Invest AD, an Abu Dhabi Government-owned investment company, has disbanded its investment banking team and cancelled plans to offer a property fund to outside investors as it realigns its business to suit market demand. The move reflects a wider trend in which financial companies have streamlined their business models to cope with reduced investor appetite, a dearth of financing from banks and declines in prices of stocks and property brought on by the global downturn. The government-owned conglomerates Dubai Holding and Dubai World have made sweeping structural changes in their businesses to save money and improve efficiency. Smaller, more nimble firms such as Invest AD have made more modest changes of their own.
Invest AD's investment banking arm was set up about a year and a half ago and headed by Alexandre Carre de Malberg, a veteran of the UK investment bank Rothschild. With few debt issuances, stock listings and merger and acquisition deals to advise on in the region, however, the company decided to rethink the move. "After careful consideration of market conditions, Invest AD has decided to close its small investment banking advisory team," a spokesman said when contacted by The National. "Invest AD continues to offer attractive third-party investment opportunities in listed equities and private equity, while being an active proprietary investor in all sectors of the market."
While the Middle East's market for investment banking services remains sizeable, today's harsher economic backdrop has made the business far less lucrative.
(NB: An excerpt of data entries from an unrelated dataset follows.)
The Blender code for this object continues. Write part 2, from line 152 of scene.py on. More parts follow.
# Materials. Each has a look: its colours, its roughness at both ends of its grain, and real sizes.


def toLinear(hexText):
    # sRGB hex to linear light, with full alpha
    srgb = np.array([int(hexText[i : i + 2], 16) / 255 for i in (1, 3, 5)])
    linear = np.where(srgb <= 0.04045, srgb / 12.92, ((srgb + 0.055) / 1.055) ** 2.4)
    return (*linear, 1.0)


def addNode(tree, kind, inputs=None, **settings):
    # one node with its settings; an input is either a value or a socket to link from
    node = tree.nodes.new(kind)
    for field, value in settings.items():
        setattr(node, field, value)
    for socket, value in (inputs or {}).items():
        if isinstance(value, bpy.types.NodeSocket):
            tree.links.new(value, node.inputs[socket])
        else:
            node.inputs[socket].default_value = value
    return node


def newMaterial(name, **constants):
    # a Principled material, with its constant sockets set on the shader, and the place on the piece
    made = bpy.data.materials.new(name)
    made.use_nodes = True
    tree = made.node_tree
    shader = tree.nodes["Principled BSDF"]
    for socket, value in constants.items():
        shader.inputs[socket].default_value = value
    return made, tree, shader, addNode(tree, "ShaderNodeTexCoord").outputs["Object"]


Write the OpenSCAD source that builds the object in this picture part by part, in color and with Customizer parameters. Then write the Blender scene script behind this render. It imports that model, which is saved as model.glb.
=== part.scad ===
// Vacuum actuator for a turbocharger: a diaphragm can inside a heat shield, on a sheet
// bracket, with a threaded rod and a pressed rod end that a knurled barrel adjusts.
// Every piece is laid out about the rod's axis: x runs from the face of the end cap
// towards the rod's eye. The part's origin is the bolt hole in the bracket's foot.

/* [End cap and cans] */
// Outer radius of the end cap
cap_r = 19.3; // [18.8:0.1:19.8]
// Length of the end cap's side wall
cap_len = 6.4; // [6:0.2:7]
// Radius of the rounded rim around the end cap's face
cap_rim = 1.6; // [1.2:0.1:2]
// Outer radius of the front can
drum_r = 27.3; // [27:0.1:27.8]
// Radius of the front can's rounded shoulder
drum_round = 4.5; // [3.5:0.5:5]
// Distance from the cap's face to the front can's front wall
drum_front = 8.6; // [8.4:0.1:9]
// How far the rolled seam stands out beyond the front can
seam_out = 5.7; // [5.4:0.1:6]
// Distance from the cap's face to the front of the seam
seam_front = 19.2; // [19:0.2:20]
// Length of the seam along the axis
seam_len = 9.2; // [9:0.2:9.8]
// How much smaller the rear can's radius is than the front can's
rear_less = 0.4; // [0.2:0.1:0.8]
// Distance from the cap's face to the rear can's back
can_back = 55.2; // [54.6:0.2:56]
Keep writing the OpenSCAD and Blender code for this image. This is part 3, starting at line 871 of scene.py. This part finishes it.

Investment banks made US$649 million (Dh2.38 billion) in fees from advising on deals in the Middle East last year, according to Thomson Reuters. That was about 42 per cent less than they made in the previous year. Nazem al Kudsi, Invest AD's chief executive, had also earlier outlined a fund of between $200m and $500m to make opportunistic property investments, including in distressed property. Those plans have been put on hold because of a lack of interest in property among investors globally, though the fund could be restarted if markets improve. Invest AD already has a portfolio of UAE property and is developing the 26-storey Capital Tower office building and two residential blocks in Abu Dhabi.
The news on Invest AD follows an earlier report that the company had shut down an infrastructure fund set up as a joint venture with UBS's asset management division in 2008. That fund, which was to raise $600m to invest in infrastructure projects in the MENA region, was to be seeded with Invest AD's investment in Airport International Group, which has the concession to expand and operate Queen Alia International Airport in Jordan, and a stake in a regional air conditioning company. It is understood that those assets will remain on Invest AD's proprietary books, where the company keeps investments made on its own behalf.
With the cancellation of its property fund and closure of its investment banking and infrastructure arms, Invest AD now has three primary lines of business: proprietary investments; asset management; and private equity. The private-equity division has a pair of funds that have made numerous investments across the region. The second fund, which Invest AD is seeding with $75m, last year spent ?50m (Dh249.8m) on a stake in Ekol Lojistik, a Turkish company.
Samir Assaad, the head of private equity at Invest AD, said recently he envisioned one or two more transactions this year as the fund increased its total assets to $400m, including the seed capital. Invest AD was founded in 1977 as a subsidiary of the government-owned Abu Dhabi Investment Council. While it began as a government investment vehicle, its focus changed in 2007 when it started allowing outsiders to invest alongside it. The firm used to be known as the Abu Dhabi Investment Company but changed its name to Invest AD last year.
afitch@thenational.ae The original version of this story as posted on the website said assets held by an infrastructure fund were moved back under Invest AD's control when the fund dissolved. Those assets, including an interest in an airport development company, were to be transferred to the fund but had not been moved under its umbrella at the time of its closure.